While the Ottoman official statistics covered 1917–18, and some of German figures, most other figures excluded them. Another problem remains, as to the availability of the sources for what followed 1917. More recent scholars have called this period the second phase of the Armenian genocide. Melson, for instance, provide' a rough estimate of 500,000. On the other hand, those estimates have no archival grounds, for this reason some researchers considers any such figures could be near to the actual casualty figures or far from it.

===Armenian casualties outside of the Ottoman borders during Ottoman invasion===

Few commissions were formed though, such as the investigations for Kars and Alexandropol. The Alexandropol investigation by its nature is seen as the most serious such endeavor. It presented 60,000 as directed killed, in a total of 150,000 victims which condition would have ultimately led to their death sentences. But the investigation apparently came to an end abruptly. The Germans on the other hand, not presenting any numbers, have reported Russian Armenia condition, in what they considered as an Ottoman attempt to destroy it. Without taking in account the Ottoman excursion of what was considered as Persian Armenia. An American source states that when the Ottomans invaded Northern Iran between 1915 and 1918, which was historically part of the Kingdom of Armenia forming the provinces of Parskahayk and the eastern part of Vaspurakan, they killed about 80,000 Armenians, and when they invaded the Russian-controlled Transcaucasia between 1918 and 1923 they killed about 175,000 Armenians.

===Ottoman Armenian casualties===

Most of the victims could be counted in Cilicia, as well as the Eastern zone, and in Smyrna (İzmir) during what was reported as massacres and what followed with the burning of the Armenian and Greek quarters of the city (see Great Fire of Smyrna).
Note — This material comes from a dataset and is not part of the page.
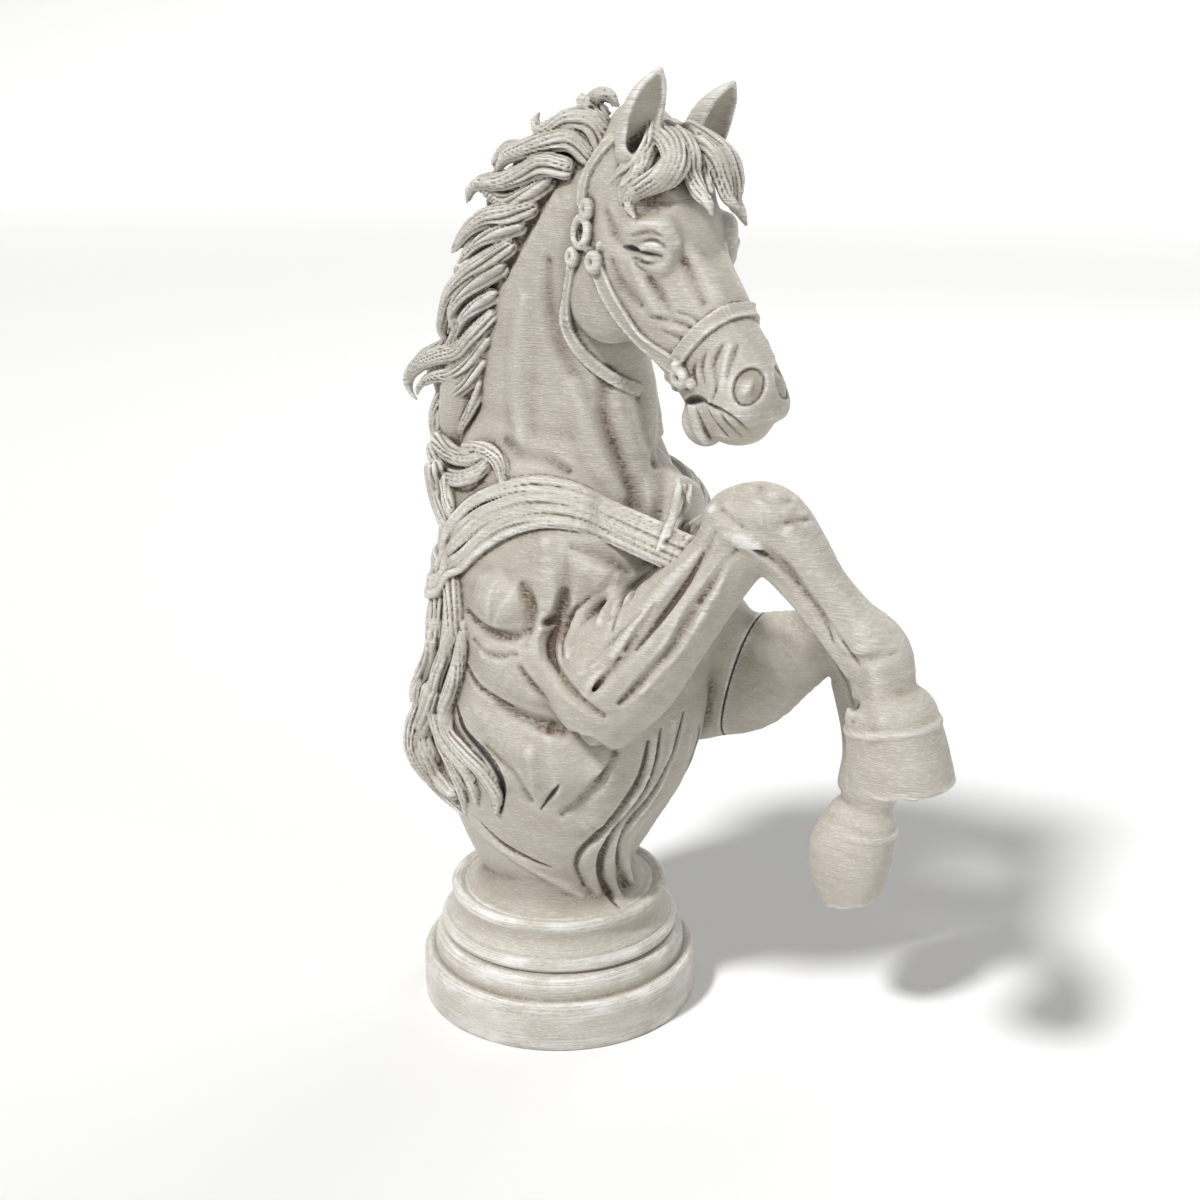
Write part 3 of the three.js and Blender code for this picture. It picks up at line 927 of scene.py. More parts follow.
@dataclass
class FarForeleg(Sculpture):
    """The left foreleg, printed apart and glued on at its seam."""

    seam: Seam = field(default_factory=Seam)

    def coarse(self) -> Clay:
        """Makes the limb on a coarse grid."""
        clay = Clay.block((38, 6, 40), (112, 46, 140), self.fine * 3)
        LEFT_LEG.shape(clay)
        return clay

    def carve(self, clay: Clay) -> None:
        """Works the tendons and cuts the limb at its seam."""
        carve_leg(clay, LEFT_LEG, Side.LEFT)
        low, high = clay.low, clay.low + clay.step * (np.array(clay.values.shape) - 1)
        clay.trim(lambda at: -self.seam.beyond(at), low, high)


def carve_leg(clay: Clay, leg: Limb, side: Side) -> None:
    """Works bones, tendons and hoof into a foreleg.

    Args:
        clay: The clay with the limb on it.
        leg: The limb's stations.
        side: Which leg it is; not used.
    """
    fore, shank, hoof = (lifted(part) for part in (leg.forearm, leg.shank, leg.hoof))
    knee, coronet, sole = shank[1], hoof[0], hoof[-1]
    for s in (-1, 1):
        for k in (2, 3):
            clay.work(Mass(shank[1, :3] + [1.5 * (k - 2), s * knee[3] * 0.62, 3 - 5 * (k - 2)],
                (4.2, 3.2, 3.6)), 1.6)
    down = unit(shank[4:5, :3] - shank[2:3, :3])[0]
    back = unit(np.cross(down, [0.0, 1.0, 0.0])[None])[0]
    if back[0] > 0:
        back = -back
    for s in (-1, 1):
        rows = []
        for k in (2, 3, 4, 5):
            rows.append([*(shank[k, :3] + back * shank[k, 4] * 0.72 + np.array([0, s * 2.6, 0])), 2.4, 2.6])
        clay.work(Tube(rows, steps=3), 1.2)
        rows = []
        for k in (1, 2, 3, 4, 5):
            rows.append([*(shank[k, :3] + back * shank[k,
                4] * 0.2 + np.array([0, s * shank[k, 3] * 1.02, 0])), 0.7, 0.7])
        clay.work(Tube(rows, steps=3), 1.0, Work.CARVE)
    ring = []
    axis = unit((sole - coronet)[None, :3])[0]
    front = unit(np.cross([0.0, 1.0, 0.0], axis)[None])[0]
    for k in range(17):
        a = 2 * math.pi * k / 16
        edge = coronet[:3] + axis * 0.8
        ring.append([*(edge + front * math.cos(a) * coronet[4] + np.array([0, 1,
            0]) * math.sin(a) * coronet[3]), 1.1, 1.1])
    clay.work(Tube(ring, axis, steps=2), 0.8)
    clay.work(Mass(sole[:3] + axis * 3.2, (sole[4] * 0.74, sole[3] * 0.7, 4.5),
        (0, math.degrees(math.atan2(axis[0], -axis[2])) * -1, 0)), 0.8, Work.CARVE)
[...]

While the total of casualties in this category is estimated to tens of thousands to over hundred of thousand, the number of victims is not well established.

==Recent estimates==
According to Armenian-American historian Richard G. Hovannisian, the range of the death toll is between 600,000 and 2 million. However, recent scholarship give figures of around 800,000 to 1.2 million Armenians that were deported in 1915–1916. It's estimated that only 200,000 of these were still alive by the end of 1916.

== Denialist and Turkish-affiliated estimates ==
Justin McCarthy's figures are often cited, particularly in works that support the Turkish government's claims that the Armenian massacres do not constitute genocide. Although a Western academic, McCarthy's statistics on Armenian casualties and fatalities are derived from his statistics of Armenian population, which, in turn, were derived from Ottoman records (by applying correction values).
Some scholars (including Aviel Roshwald) consider his figures to be an Ottoman source rather than a Western one. "
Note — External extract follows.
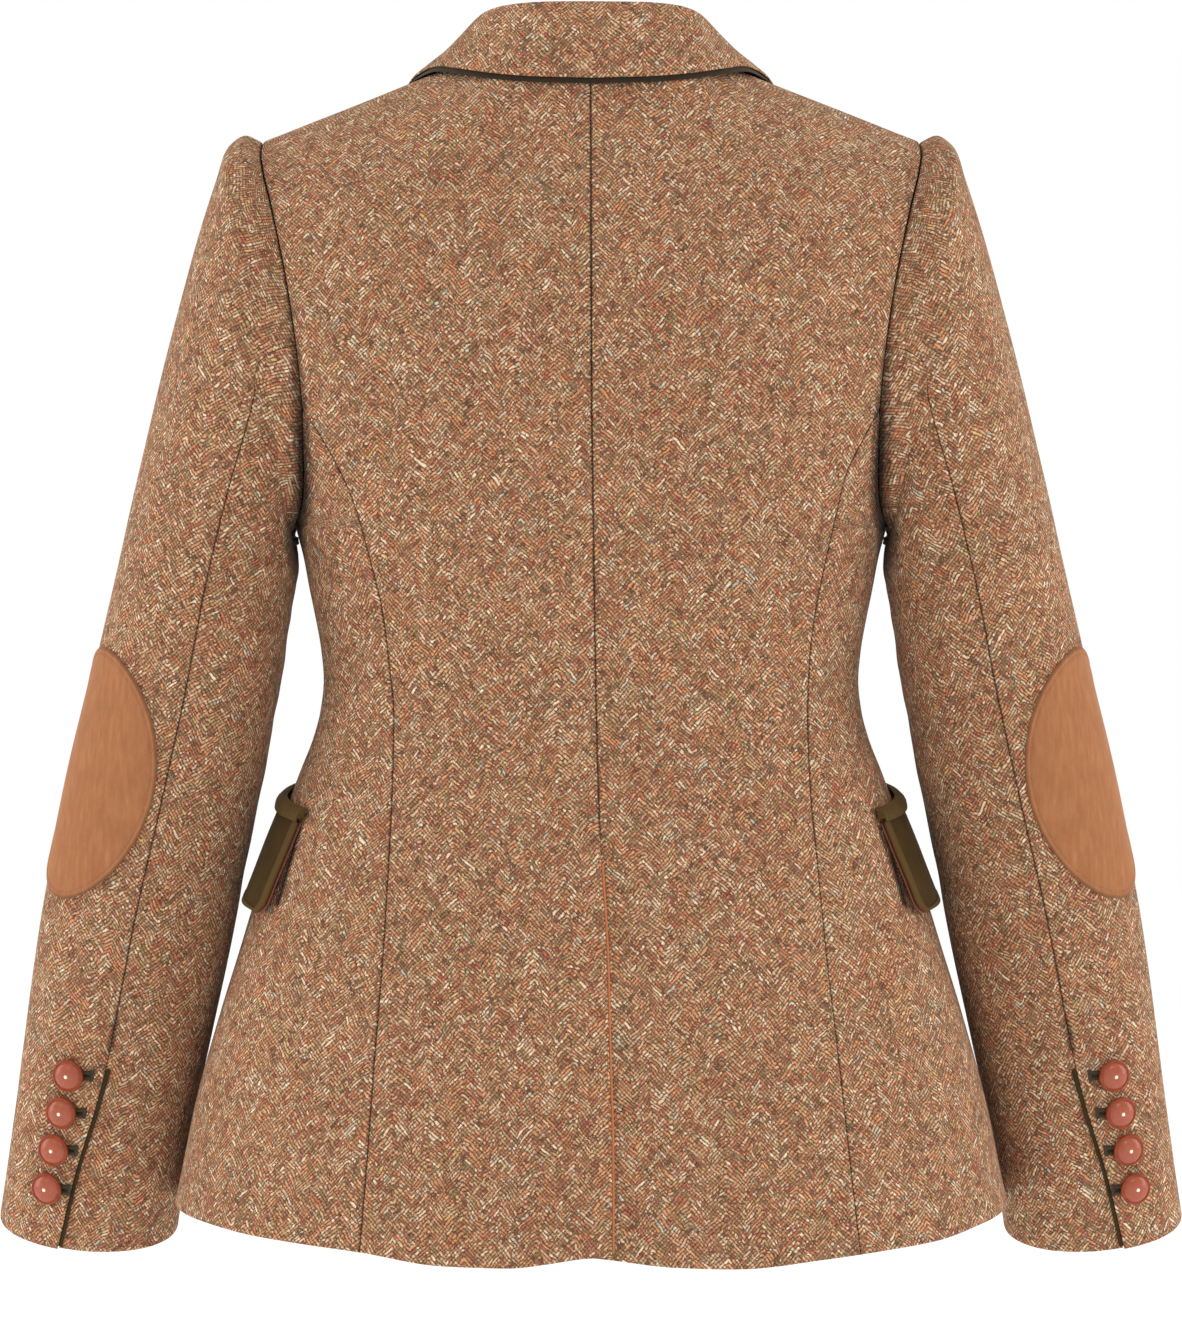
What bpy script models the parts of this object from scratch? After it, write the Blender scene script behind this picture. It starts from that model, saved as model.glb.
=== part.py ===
"""A woman's tweed hacking jacket, filled out as if worn, with no wearer.

The frame: +Z is up, the wearer faces -Y and the wearer's left is +X. The
origin is midway between the two side-neck points, where the jacket hangs from
the wearer's shoulders. Working sizes below are in millimetres.
"""

import math

import bpy
import numpy as np

for old in list(bpy.data.objects):
    bpy.data.objects.remove(old, do_unlink=True)

MM = 0.001            # working millimetres to metres
CLOTH = 1.8           # tweed with its interlining
GAP = 0.18            # half of the gap left at each seam
SUEDE = 1.2           # elbow patch
UNDERARM = -262.0     # height of the underarm point
TIP = -198.0          # where the curved back seam runs into the armhole
SHOULDER_X = 187.0    # shoulder point, half of the shoulder width
NECK_X = 72.0         # side-neck point
SHOULDER_SLOPE = 0.386
VENT_TOP = -438.0     # top of the centre vent
BREAK = -222.0        # where the lapel starts to roll
UNDERLAP = 36.0       # how far the vent's under side runs in

# The body's rings. side: half width; back, front: reach from y = 0 at the
# centre; squareness of the back half and of the front half.
BODY_COLS = ("z", "side", "back", "front", "sq_back", "sq_front")
BODY = (
    (-700, 254.0, 148, 131, 2.35, 2.25),
    (-650, 237.5, 140, 128, 2.35, 2.25),
    (-589, 224.5, 131, 125, 2.35, 2.25),
    (-538, 210.5, 122, 121, 2.35, 2.25),
    (-504, 200.0, 115, 118, 2.35, 2.25),
    (-470, 189.5, 108, 115, 2.35, 2.25),
    (-435, 177.5, 100, 112, 2.35, 2.25),
    (-401, 165.0, 92, 110, 2.35, 2.25),
    (-384, 158.3, 88, 110, 2.35, 2.25),
    (-367, 153.8, 85.5, 111, 2.35, 2.25),
    (-350, 152.0, 84.5, 113, 2.35, 2.25),
    (-333, 153.4, 85.5, 116, 2.35, 2.25),
    (-316, 156.3, 88, 120, 2.40, 2.25),
    (-299, 159.8, 91.5, 124, 2.45, 2.25),
    (-280, 163.4, 95.5, 128, 2.50, 2.25),
    (-262, 168.0, 99, 130, 2.55, 2.22),
    (-247, 170.5, 101.5, 131, 2.60, 2.20),
    (-230, 176.0, 103.5, 130, 2.60, 2.20),
    (-207, 185.5, 105, 125, 2.60, 2.20),
    (-185, 191.5, 105, 118, 2.60, 2.20),
    (-154, 195.0, 103, 107, 2.60, 2.20),
    (-111, 198.0, 95, 91, 2.60, 2.20),
    (-70, 202.0, 81, 74, 2.60, 2.20),
    (-43, 205.0, 68, 62, 2.60, 2.20),
    (0, 206.0, 52, 45, 2.60, 2.20),
    (45, 206.0, 40, 32, 2.60, 2.20),
)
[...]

McCarthy calculated an estimate of the pre-war Armenian population, then subtracted his estimate of survivors, arriving at a figure of a little less than 600,000 for Armenian casualties for the period 1914 to 1922. As in the cases of his population, his statistics are controversial. In a more recent essay, he projected that if the Armenian records of 1913 were accurate, 250,000 more deaths should be added, for a total of 850,000. McCarthy is also criticized for overestimating the number of survivors. Frédéric Paulin goes as far as comparing his methodology with Rassinier's method in calculating the European Jewry losses during World War II.

In 1991, Levon Marashlian (arriving at a figure of 1.2 million) argued that McCarthy's approach suffers from a fatal methodological flaw: in basing his results on inaccurate records. Marashlian maintains there was a reciprocal undercounting on the Ottoman's government's part on the one hand, and underreporting by Armenians, on the other.